A nível nacional um dos aspectos estudados é de que a redução das apreensões, segundo o CNJ, esteja vinculada no Brasil às práticas que “violam direitos” e que não chegam a ser levados ao conhecimento do Estado, e que isso esteja contribuindo para a queda do número de adolescentes em cumprimento de medida socioeducativa.
— Na questão da violência, não existe uma causa simples, direta. Pode ter ajudado (a redução dos indicadores), mas isso está numa cadeia de acontecimentos. A minha hipótese como pesquisadora é de que essas coisas todas juntas estão agindo. Se de um lado tenho coisas boas que estão produzindo efeitos. Por outro lado, tenho essas que precisam ser pesquisadas — pondera Ana Paula.
Em Porto Alegre, em 2019 eram 556 atendidos pela Fase, enquanto os dados de maio de 2023 indicam somente 122. Desses, 10 estão em semiliberdade e os demais com diferentes tipos de internação (provisória, sem ou com possibilidade de atividade externa, por exemplo). A unidade da Capital com maior número de internos está localizada na Padre Cacique, com 36. Quando isolamos somente os municípios do Interior essa redução é de 62%, de 696 para 263. Pelotas, no sul do Estado, concentra o maior número de adolescentes, com 44.
O tráfico ainda está entre os atos infracionais que mais levam à internação de adolescentes. No Estado, é o terceiro delito que mais aparece — em primeiro lugar está o homicídio e em segundo os assaltos, que também, muitas vezes envolvem a ligação com o crime organizado.

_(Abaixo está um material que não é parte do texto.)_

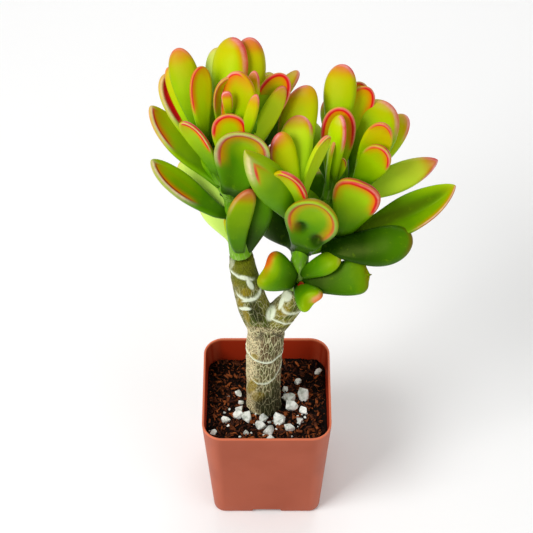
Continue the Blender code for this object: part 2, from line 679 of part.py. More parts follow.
def make_soil(draw):
    """The potting mix with a plain hole for the trunk's foot, and its chips."""
    inset = POT_WALL + FIT_GAP
    hole = smooth_line(TRUNK_LINE, 0.1)[0]
    hole_radius = TRUNK_LINE[0].radius + HOLE_GAP
    wall_top = [p.copy() for p in pot_ring(SOIL_LEVEL, inset, 5, 4)]
    rings = [pot_ring(SOIL_FOOT, inset, 5, 4)]
    for level in range(SOIL_RINGS + 1):
        share = level / SOIL_RINGS
        ring = []
        for p in wall_top:
            way = Vector((p.x - hole.x, p.y - hole.y, 0.0)).normalized()
            rim = Vector((hole.x, hole.y, 0.0)) + way * hole_radius
            spot = Vector((p.x, p.y, 0.0)).lerp(rim, share)
            spot.z = soil_height(spot.x, spot.y)
            ring.append(spot)
        rings.append(ring)
    floor = SOIL_LEVEL - HOLE_DEPTH
    rings.append([Vector((p.x, p.y, floor)) for p in rings[-1]])
    soil = lofted("soil", rings)
    chips = []
    for i, chip in enumerate(PERLITE):
        spot = clear_of_sides(seen_on_soil(chip.x_px, chip.y_px), chip.size)
        chips.append(chip_solid(f"chip_{i}", spot, chip.size, draw))
    fuse(soil, chips)
    finish(soil, material("soil", (0.045, 0.022, 0.014), 0.95), smooth_angle=25)


def chip_solid(name, spot, size, draw):
    """An angular crumb half sunk in the soil."""
    turn = Matrix.Rotation(draw.uniform(0, math.tau), 3, "Z")
    tilt = Matrix.Rotation(draw.uniform(-0.5, 0.5), 3, "X")
    corners = []
    for z in (-0.5, 0.5):
        ring = []
        for x, y in ((-0.5, -0.5), (0.5, -0.5), (0.5, 0.5), (-0.5, 0.5)):
            jitter = Vector([draw.uniform(0.65, 1.05) for _ in range(3)])
            corner = Vector((x * jitter.x, y * jitter.y * 0.8, z * jitter.z * 0.8)) * size
            ring.append(Vector((spot.x, spot.y, soil_height(spot.x, spot.y))) + turn @ tilt @ corner)
        corners.append(ring)
    return lofted(name, corners)


def main():
    """Build the whole plant."""
    clear_scene()
    draw = random.Random(SEED)
    make_pot()
    make_soil(draw)
    make_trunk()
    make_leafy_stem("left_shoot", ("left_main", "left_back", "left_side"), LEFT_LEAVES,
                    LEFT_SPARES, (0.34, 0.42, 0.012))
    make_leafy_stem("right_shoot", ("right_main", "right_front", "right_low", "right_side",
                                    "right_back"), RIGHT_LEAVES, RIGHT_SPARES,
                    (0.30, 0.40, 0.012))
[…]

— O que se percebe é uma juventude que a maior parte é do tráfico, já vinham em trabalho infantil, lavagem de carros, ou entregas, na construção civil, e eventualmente em plantações, na agricultura. Alguns não têm escolaridade nenhuma e outros têm esse perfil de evasão entre o 5º e 6º ano. São múltiplas vulnerabilidades. Um contexto social, racial, empobrecido. Precisamos pensar o que estamos fazendo com essa juventude. Estão sendo mortos em guerra de facção, ou vão acabar num presídio — afirma a juíza Karla Aveline, titular do 3º Juizado da Infância e Juventude de Porto Alegre.